I ask myself if I’m doing something wrong – I’ve tried to get those who come to the gatherings to suggest alternatives, but nothing has been forthcoming.
It is wonderful to attend gatherings like the ‘Towards an Assembly of the Irish Church’ and other previous and subsequent meetings, where I am surrounded by equally passionate people. But I then have to go home to my parish community and try to effect change there. And that is such a different proposition!
The general body of parishioners would seem to fall into two ‘camps’ – those who support the notion of dialogue within the parish but are too busy to become actively involved and those who view the whole venture as something rather suspicious – peopled by those who wish to destroy the church from within! I, personally, seem to have gone from being a ‘respected member of the parish community’ to a trouble-maker who, in an old-fashioned phrase, has ‘notions beyond her standing’!

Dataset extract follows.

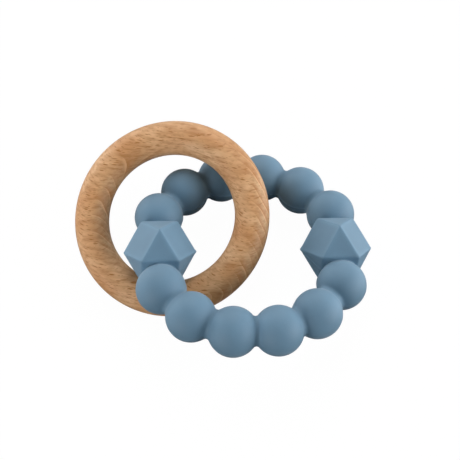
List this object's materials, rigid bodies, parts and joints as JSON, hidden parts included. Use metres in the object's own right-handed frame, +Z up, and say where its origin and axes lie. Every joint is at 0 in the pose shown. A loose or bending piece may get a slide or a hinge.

And all of this because I firmly believe that, in order for my beloved church to survive, we have to talk about where we are so that we can see a way forward. And we can’t leave it up to the ‘authorities’ within the existing structures to do so. That is what has got us into this horrific mess in the first place.
I have given my name to the ACP, but I have asked them to ensure this posting goes up anonymously – not for MY protection (those within my parish community who read this will know exactly who we all are!) but for the protection of that parish community – the people I live among and work with and love.
If anybody out there has suggestions as to what steps I might take, I would dearly love to hear them.
I’ve always accepted that, as a Catholic, I might be expected to ‘stand up for my faith’ someday. Never, in my wildest imagining, did I suspect that the people I would be ‘standing up to’ would be others WITHIN the Catholic family. Yet that appears to be where I am now – nobody from outside of my faith – nobody in the scary secular world – has ever tried to banish me from anywhere because I hold the views that I hold. There’s an incredible irony in all of this, isn’t there?